Jesus is not the king of earthly things or governments. We can look around the world today and see very few people honoring Him as Lord. But we also have the choice of putting Him first in our lives. He is not of this world, and neither are we. We have a Heavenly citizenship to rejoice in. Since we belong in Heaven, we belong to the kingdom over which Christ is king. We know that He is he primary power and authority of all things!
Ask: How can we practice putting Jesus first in our daily lives? (Consider things like honoring Him with prayer and Bible study, going to church, behaving with love towards others, etc.)
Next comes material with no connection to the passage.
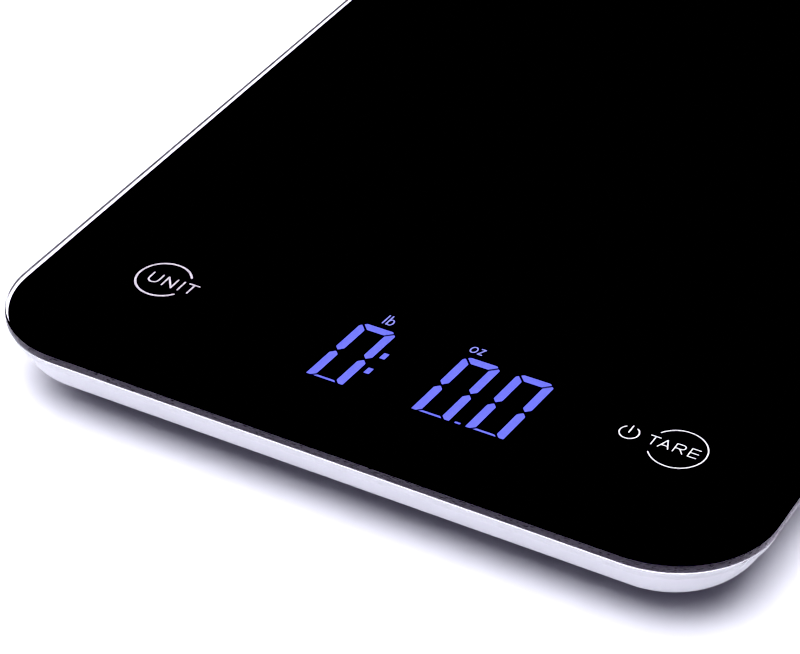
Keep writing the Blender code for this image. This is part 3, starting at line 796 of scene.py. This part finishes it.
# ---------------------------------------------------------------- readout
def segment_outlines():
    """The seven segments of a digit, as outlines about its centre."""
    w, h, s = DIGIT_W / 2, DIGIT_H / 2, SEGMENT_W
    gap = SEGMENT_GAP / 2
    slip = gap * math.sqrt(2)
    chamfer = SEGMENT_CHAMFER
    top = [
        (-w + chamfer + slip, h),
        (w - chamfer - slip, h),
        (w - chamfer / 2 - slip, h - chamfer / 2),
        (w - s - slip, h - s),
        (-w + s + slip, h - s),
        (-w + chamfer / 2 + slip, h - chamfer / 2),
    ]
    upper_left = [
        (-w, h - chamfer - slip),
        (-w, s / 2 + gap),
        (-w + s / 2, gap),
        (-w + s, s / 2 + gap),
        (-w + s, h - s - slip),
        (-w + chamfer / 2, h - chamfer / 2 - slip),
    ]

    def mirrored(outline, x_side, y_side):
        flipped = [(x * x_side, y * y_side) for x, y in outline]
        return flipped if x_side * y_side > 0 else flipped[::-1]

    middle = [
        (-w + s / 2 + slip, 0),
        (-w + s + slip, -s / 2),
        (w - s - slip, -s / 2),
        (w - s / 2 - slip, 0),
        (w - s - slip, s / 2),
        (-w + s + slip, s / 2),
    ]
    return {
        "a": mirrored(top, 1, 1)[::-1],
        "b": mirrored(upper_left, -1, 1),
        "c": mirrored(upper_left, -1, -1),
        "d": mirrored(top, 1, -1),
        "e": mirrored(upper_left, 1, -1),
        "f": mirrored(upper_left, 1, 1),
        "g": middle,
    }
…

Close with prayer, acknowledging God as Lord and king and asking for His help in maintaining that role in our lives daily.
Craft: This lesson of course recognizes the once and forever rule of our great God. Honoring Jesus as king and putting Him first can also mean celebrating His power and authority. Consider a craft that follows the king or ruler element…
- Paper crown: cut strips of paper in a crown shape. Fit to students’ heads and invite them to decorate the crowns with colors and jewels.
- Paper plate crown: color and decorate a paper plate. Carefully fold the plate in half and cut two lines to create four quadrants that can be folded up into points.
- Paper bag “King” puppet: decorate a paper bag as a king, or perhaps add features to look like Jesus, and add a crown.
- Cross and crown: Decorate a crown, either full-sized or on a small scale for decoration. Attach a paper cross or two popsicle sticks glued to form a cross. Wear or hang to recall who the true king is.